First, you’ve gotta come in at the right time, so understanding John Bonham’s deceptive, “where’s one?” drum intro— which, like Jimi’s “All Along the Watchtower,” still throws me every time I hear it—is crucial. Legend has it that the song was conceived during a short, spontaneous jam after Bonham began playing the intro from Little Richard’s “Keep A-Knockin’.” Bonham accents his first hit so strongly that we are faked out into hearing it as beat one, when in actuality, he’s playing a 3/8 pickup starting on the and of beat three. (Aha!) Ex. 1 reveals the opening count, the pickup, and how Bonham accents a steady stream of eighth-notes over the course of four measures. Bars 1 and 2 are identical, with accents falling on the one and the and of beat three (just like the pickup). In bar 2, Bonham nails the downbeat, but shifts the next pair of accents to beat three and the and of beat four, and then crosses into bar 4 with two consecutive eighthnote upbeats, followed by four accented eighths that serve as a lead-in for Page’s guitar figure, which commences on the following downbeat.

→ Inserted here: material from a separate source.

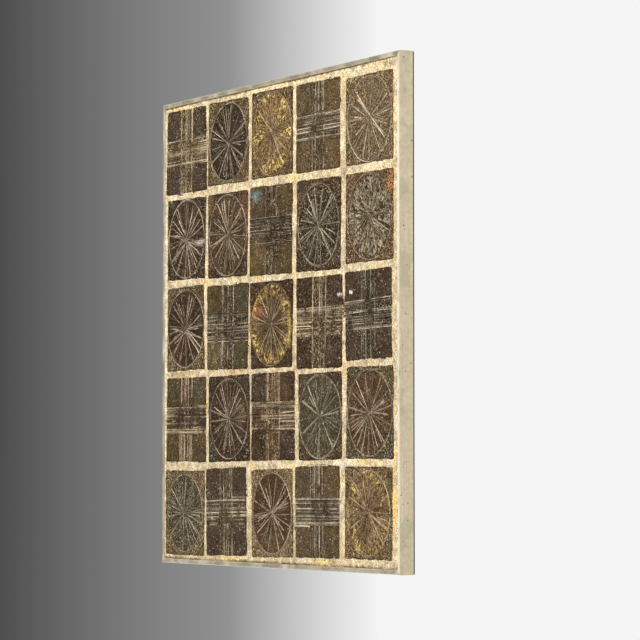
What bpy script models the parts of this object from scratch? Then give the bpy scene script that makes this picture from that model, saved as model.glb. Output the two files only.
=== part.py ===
"""Ceramic tile wall relief: hand-cut stoneware tiles with scratched wheels and crossings.

Twenty-five tiles stand in a bed of pale grout, on a dark board that four mitred metal rails
edge. Metres, +Z up. The origin is the centre of the wall face: the board's back lies in the
plane y = 0 and the tiles face -Y, with +X to the right of a person who looks at them.
Rows are counted from the top and columns from the left.
"""

import math
import random
from dataclasses import dataclass
from enum import Enum

import bmesh
import bpy
from mathutils import Matrix, Vector

MM = 0.001

# Driving dimensions
PANEL_SIDE = 1.000
PANEL_DEPTH = 0.033
BOARD_THICKNESS = 0.018
BOARD_PROUD = 0.003  # how far the board stands out behind the rails
BOARD_INSET = 0.0008  # how far the part behind the rails stays inside their outer faces
FIT_GAP = 0.0003  # between pieces that touch

# Metal rails, an angle section
LIP_WIDTH = 0.009
LIP_THICKNESS = 0.003
WALL_THICKNESS = 0.0032
ARRIS_RADIUS = 0.0012
ARRIS_STEPS = 3

# Grout bed
GROUT_RECESS = 0.0011  # below the rails' front
GROUT_EDGE_GAP = 0.0013  # the open line between the grout and the lip
POCKET_FLOOR = 0.0108  # below the rails' front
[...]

Once you know where to come in, the rest is easy by comparison, but not without a few often overlooked details. When playing the song in concert, Page condensed two guitar overdubs from the studio version into to a single part. Ex. 2 illustrates how Page begins the 12-bar blues progression with an open-position A5 power-chord, follows it with an open A and a b3-to-3-bend (C to C#) into a burst of A5-A7-A5-A6 chords, all played on the fifth and fourth strings. Entering bar 2, Page reprises his previous bend in half-time, and then utilizes the open-A string to buy time to facilitate a jump up the neck to play a pair of chromatic tritones, or flatted-fifth intervals, that outline Ab7 and a vibrated A7 on the and of beats three and four, respectively, before starting over (sans the downbeat). That’s it, essentially.
 

To complete the 12-bar figure, repeat Ex. 2, but drop Ex. 3a into bar 4, and then shift the entire figure to the fourth and third strings to cover the IV chord (D) in bars 5 and 6. Use the tritones from Ex. 2 to transition back to A for bars 7 and 8, but replace them with the ones shown in Ex. 3b to cover the change to E, the V chord, where we transpose Ex. 2 to the sixth and fifth strings for bars 9 and 10. Similarly, use the tritones in Ex. 3c to get back to the final I-chord round in bars 11 and 12. Well done!